Ушиб вынудил заново устраиваться в жизни; пришлось исполнить все или почти все, что взбрело на ум в сложившихся обстоятельствах, приложить все доступные усилия, - и получилось не так уж плохо. В начатых недавно мемуарах он хотел выразить некое умонастроение, обязывающее его то и дело сознавать, что, живя нынче лениво, сковано, на манер Обломова, с малым числом уличных прогулок и почти полным отсутствием выходов в свет, он прежде всего только и знает что тосковать о Валечке и мечтать о большой и светлой встрече с ней. Глядя в окно на дождь, на снег или на прохожих, он воображал, что его давняя жизнь с Валечкой была на редкость благополучной и не менее пристойной, чем парковая жизнь тамошних посетителей, которые столь простодушно изумлялись оборотистости директора, в мгновение ока организовавшего ожесточенное избиение на задворках, а затем умело спрятавшего концы в воду.
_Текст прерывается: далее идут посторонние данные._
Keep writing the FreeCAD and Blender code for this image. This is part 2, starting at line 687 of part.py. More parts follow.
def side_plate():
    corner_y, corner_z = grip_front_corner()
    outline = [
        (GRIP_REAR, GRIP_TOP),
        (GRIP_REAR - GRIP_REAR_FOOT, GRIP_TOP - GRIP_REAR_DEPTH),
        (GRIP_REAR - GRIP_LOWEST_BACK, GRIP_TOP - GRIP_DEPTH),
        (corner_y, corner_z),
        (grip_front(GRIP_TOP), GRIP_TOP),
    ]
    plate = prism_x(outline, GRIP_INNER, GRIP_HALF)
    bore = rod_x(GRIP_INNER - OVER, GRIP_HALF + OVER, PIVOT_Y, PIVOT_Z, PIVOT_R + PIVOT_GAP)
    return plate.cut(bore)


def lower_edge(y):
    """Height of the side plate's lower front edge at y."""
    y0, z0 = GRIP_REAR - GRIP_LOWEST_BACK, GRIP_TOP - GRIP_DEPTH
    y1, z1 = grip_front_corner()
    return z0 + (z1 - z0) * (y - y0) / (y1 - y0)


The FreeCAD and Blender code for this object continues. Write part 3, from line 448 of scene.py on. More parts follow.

Взявшись за перо, Острецов несомненно сделал шаг вперед. Он хотел сказать миру, что понимает свою незначительность, но надеется поправить положение, если ему все же предоставят возможность сообразить все нюансы случившегося с ним некогда в клубе казуса. Чтобы больше не терять время даром, он, немножко снова располневший в эту пору своего последнего увядания и по-прежнему маловыразительный, вволю постарается сразу взять быка за рога. Он взметнется перед нарисованной продувными бестиями (юристами, с тех пор навсегда ставшими для него предметом несколько болезненного изумления) громадой таким образом, чтобы не только показать себя во всей красе, но и тщательно выпутаться из определенно сложившегося уже тогда неизъяснимого переплетения общественных и личных интересов. Если понадобится, он блеснет красноречием. Уже в первых строках он, словно усмехаясь - таинственно или скорбно, высказал предположение, что пуля, угодившая в Буйнякова, в действительности предназначалась ему. Едва это громкое по своей сути, но никакими аргументами не подкрепленное вступление получило огласку в не слишком-то знаменитом уголке мегаполиса, где обитал Острецов, как в квартире новоявленного мемуариста раздался телефонный звонок.